Des juifs de tout âge, hommes ou femmes, ont été pourchassés jusque dans leurs maisons.
Deux seulement ont été tués, mais, à Vienne, une telle vague de désespoir s'est emparée de la population juive que l'on peut compter vingt suicides.
À Berlin, une foule haineuse s'est répandue depuis le matin à travers la ville, détruisant tous les étalages des magasins juifs, pillant, volant, brûlant avec acharnement, avec joie, tout ce qu'elle pouvait trouver sur son passage.
Peu d'agents dans les rues, et ceux qu'on pouvait rencontrer assistaient indifférents au terrible pillage.
Si des arrestations ont été effectuées, ce sont sur la personne de juifs essayant de défendre leurs biens.
Parmi les milliers de magasins, bureaux et d'entrepôts qui ont été pillés aujourd'hui, citons les salles d'exposition et de vente de Citroën, à la Kurfurstendam; les vitrines ont été défoncées et plusieurs voitures ont été sérieusement endommagées.
Toutes les succursales Etam, fabrique de bas et de lingerie, ont été pillées.
Toutes les synagogues importantes, aussi bien à Berlin qu'à Hambourg et dans des villes de moindre importance, ont été soit incendiées, soit absolument vidées de tous les objets précieux qu'elles contenaient.
Les étrangers qui ont essayé de prendre des photographies des synagogues en flammes ont été amenés aux postes de police où leurs appareils ont été confisqués.
A Munich, 6.000 juifs ont reçu l'ordre de quitter le territoire du Reich dans les quarante-huit heures
Munich, 10 novembre. - La journée et la nuit du l0 novembre n'auront pas été moins affreuses pour la population de Munich que pour celle des grands centres allemands.
Dès ce matin des personnalités juives des plus en vue ont été arrêtées et gardées en otage par la police.
Parmi elles, on trouve le docteur Max Kloos, fameux chirurgien orthopédiste, Karl Bach, dont la demeure a été incendiée, le professeur Haas, Martin Aushauser, un des directeurs de la banque du même nom; le consul général de Suède à Munich et sa femme apprenant ce matin l'arrestation de M. Aushauser, son associé, se sont suicidés.
Des centaines d'hommes et de femmes se sont précipités dans les consulats étrangers pour y obtenir des visas leur permettant de quitter le Reich, mais la plupart étant nés en Allemagne, avaient déjà leurs passeports confisqués par la police.
Tout ce qui reste de population israélite, environ 6.000 personnes, a maintenant reçu l'ordre de quitter le territoire du Reich dans les quarante-huit heures. Plusieurs ont d'abord été amenés au palais de Wittshacher, quartier général de la police et ont dû signer un papier stipulant le renoncement à tous leurs biens.
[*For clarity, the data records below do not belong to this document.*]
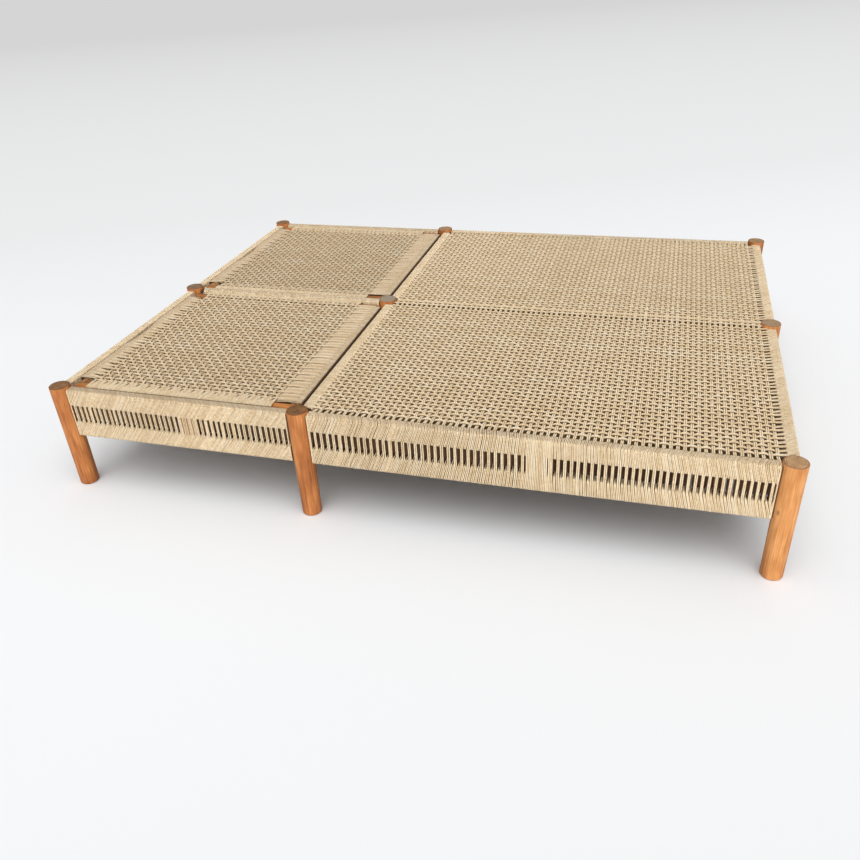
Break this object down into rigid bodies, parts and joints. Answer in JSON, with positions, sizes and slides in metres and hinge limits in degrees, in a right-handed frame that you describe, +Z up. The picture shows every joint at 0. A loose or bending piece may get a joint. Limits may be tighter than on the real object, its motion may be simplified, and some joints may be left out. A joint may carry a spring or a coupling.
{
  "type": "charpai daybed",
  "caption": "Low double charpai on round posts: two fixed woven beds and two woven backrests that hinge up on steel props over notched racks.",
  "frame": {"origin": "on the floor, under the centre of the part's bounding box", "axes": "+X along the length towards the fixed beds, +Y across towards the back, +Z up"},
  "size_m": [2.012, 1.577, 0.33],
  "materials": {
    "post_wood": "oiled, warm orange-brown sides with darker end grain on top",
    "rail_wood": "oiled",
    "panel_wood": "oiled, slightly darker than the posts",
    "apron_cord": "twisted paper or jute cord, matt, pale straw",
    "weave_cord": "twisted paper or jute cord, matt, pale straw",
    "steel": "satin"
  },
  "bodies": {
    "frame": {"post_front_left": "post_wood", "post_front_middle": "post_wood", "post_front_right": "post_wood", "post_centre_left": "post_wood", "post_centre_middle": "post_wood", "post_centre_right": "post_wood", "post_back_left": "post_wood", "post_back_middle": "post_wood", "post_back_right": "post_wood", "upper_rail_front_left": "rail_wood", "upper_rail_front_right": "rail_wood", "upper_rail_right_front": "rail_wood", "upper_rail_right_back": "rail_wood", "upper_rail_back_right": "rail_wood", "upper_rail_back_left": "rail_wood", "upper_rail_left_back": "rail_wood", "upper_rail_left_front": "rail_wood", "lower_rail_front_left": "rail_wood", "lower_rail_front_right": "rail_wood", "lower_rail_right_front": "rail_wood", "lower_rail_right_back": "rail_wood", "lower_rail_back_right": "rail_wood", "lower_rail_back_left": "rail_wood", "lower_rail_left_back": "rail_wood", "lower_rail_left_front": "rail_wood", "apron_cord_front_left": "apron_cord", "apron_cord_front_right": "apron_cord", "apron_cord_right_front": "apron_cord", "apron_cord_right_back": "apron_cord", "apron_cord_back_right": "apron_cord", "apron_cord_back_left": "apron_cord", "apron_cord_left_back": "apron_cord", "apron_cord_left_front": "apron_cord", "centre_left_upper_rail": "rail_wood", "centre_left_lower_rail": "rail_wood", "centre_left_rail_cord": "apron_cord", "centre_right_rail": "rail_wood", "cross_rail_front": "rail_wood", "cross_rail_back": "rail_wood", "right_front_weave": "weave_cord", "right_back_weave": "weave_cord", "rack_front_outer": "rail_wood", "rack_front_inner": "rail_wood", "rack_back_inner": "rail_wood", "rack_back_outer": "rail_wood", "hinge_pin_front": "steel", "hinge_pin_centre": "steel", "hinge_pin_back": "steel"},
    "front_backrest": {"front_backrest_front_rail": "panel_wood", "front_backrest_rear_rail": "panel_wood", "front_backrest_left_rail": "panel_wood", "front_backrest_right_rail": "panel_wood", "front_backrest_weave": "weave_cord"},
    "back_backrest": {"back_backrest_front_rail": "panel_wood", "back_backrest_rear_rail": "panel_wood", "back_backrest_left_rail": "panel_wood", "back_backrest_right_rail": "panel_wood", "back_backrest_weave": "weave_cord"},
    "front_prop": {"front_prop": "steel"},
    "back_prop": {"back_prop": "steel"}
  },
  "joints": [
    {"name": "front_backrest_hinge", "type": "hinge", "parent": "frame", "child": "front_backrest", "pos_m": [-0.2825, -0.38, 0.302], "axis": [0, 1, 0], "range_deg": [0, 60]},
    {"name": "back_backrest_hinge", "type": "hinge", "parent": "frame", "child": "back_backrest", "pos_m": [-0.2825, 0.38, 0.302], "axis": [0, 1, 0], "range_deg": [0, 60]},
    {"name": "front_prop_swing", "type": "hinge", "parent": "front_backrest", "child": "front_prop", "pos_m": [-0.5025, -0.38, 0.302], "axis": [0, 1, 0], "range_deg": [-93.5, 0]},
    {"name": "back_prop_swing", "type": "hinge", "parent": "back_backrest", "child": "back_prop", "pos_m": [-0.5025, 0.38, 0.302], "axis": [0, 1, 0], "range_deg": [-93.5, 0]}
  ],
  "couplings": [
    {"joint": "front_prop_swing", "follows": "front_backrest_hinge", "ratio": -1.5575},
    {"joint": "back_prop_swing", "follows": "back_backrest_hinge", "ratio": -1.5575}
  ]
}
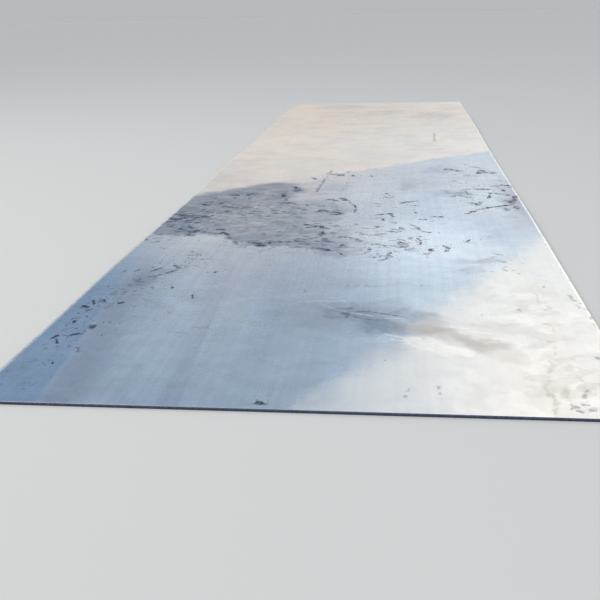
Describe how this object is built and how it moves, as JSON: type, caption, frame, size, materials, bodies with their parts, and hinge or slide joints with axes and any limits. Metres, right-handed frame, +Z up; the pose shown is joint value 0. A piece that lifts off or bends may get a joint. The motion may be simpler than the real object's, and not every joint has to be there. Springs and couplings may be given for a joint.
{
  "type": "steel plate",
  "caption": "Hot-rolled flat steel plate with mill-scale faces, convex rolled long sides with low edge waves, and sheared ends.",
  "frame": {"origin": "middle of the underside, on the floor that the plate lies on", "axes": "+Y along the length, which is the rolling direction; +X across the width; +Z up through the thickness"},
  "size_m": [1.5, 6, 0.0184],
  "materials": {
    "mill_scale_steel": "hot-rolled mill scale, blue-grey and semi-gloss, with light rust and dirt"
  },
  "bodies": {
    "root": {"steel_plate": "mill_scale_steel"}
  },
  "joints": []
}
L'aspect de Munich est aussi désolant qu'à Berlin: boutiques détériorées, incendiées, pillage; foules déchaînées.
Les crémeries et boulangeries ont reçu l'ordre de ne vendre aucune marchandise aux israélites.
La police, au lieu d'intervenir semblerait aider les manifestants. On a l'impression, ce soir, qu'une véritable nuit de la Saint-Barthélemy se prépare à Munich.
M. Hitler est en conférence avec M. Rudolf Hess, M. Himmler et plusieurs chefs nazis. Le résultat de ces conversations ne sera pas connu avant demain.
Dans la soirée, le calme est rétabli à Berlin
Berlin, 10 novembre. - Le calme est complètement rétabli dans la ville depuis 20 heures.
Quelques groupes de badauds continuent de circuler dans les artères principales, examinant les débris épars encore sur la chaussée mais on ne signale plus aucun incident, ni manifestation.
Rome, 10 novembre. - Bien que les méthodes italiennes à l'égard des juifs soient différentes, iI est certain, d'après la presse de ce soir, que l'Italie approuve absolument les manifestations antisémites qui se sont déroulées aujourd'hui à travers l'Allemagne.
Le Giornale d'Italia déclare que les Italiens partagent le deuil de l'Allemagne et sa juste colère après le meurtre de M. Vom Rath.
Aux États-Unis, l'émotion est intense
New York, 10 novembre. - Les manifestations antisémites en Allemagne soulèvent une réprobation générale aux États-Unis. Dans les milieux américains, on est indigné par le caractère «organisé» des manifestations et on considère que l'Allemagne sème ainsi, à travers le monde, la haine contre le régime actuel du Reich.
Une vive émotion règne dans la colonie juive de New-York, où de nombreuses familles possèdent encore des membres demeurés en Allemagne.
Dans les rues du quartier juif de Brooklyn, la population commente avec animation les nouvelles d'Allemagne: quelques femmes pleurent en silence.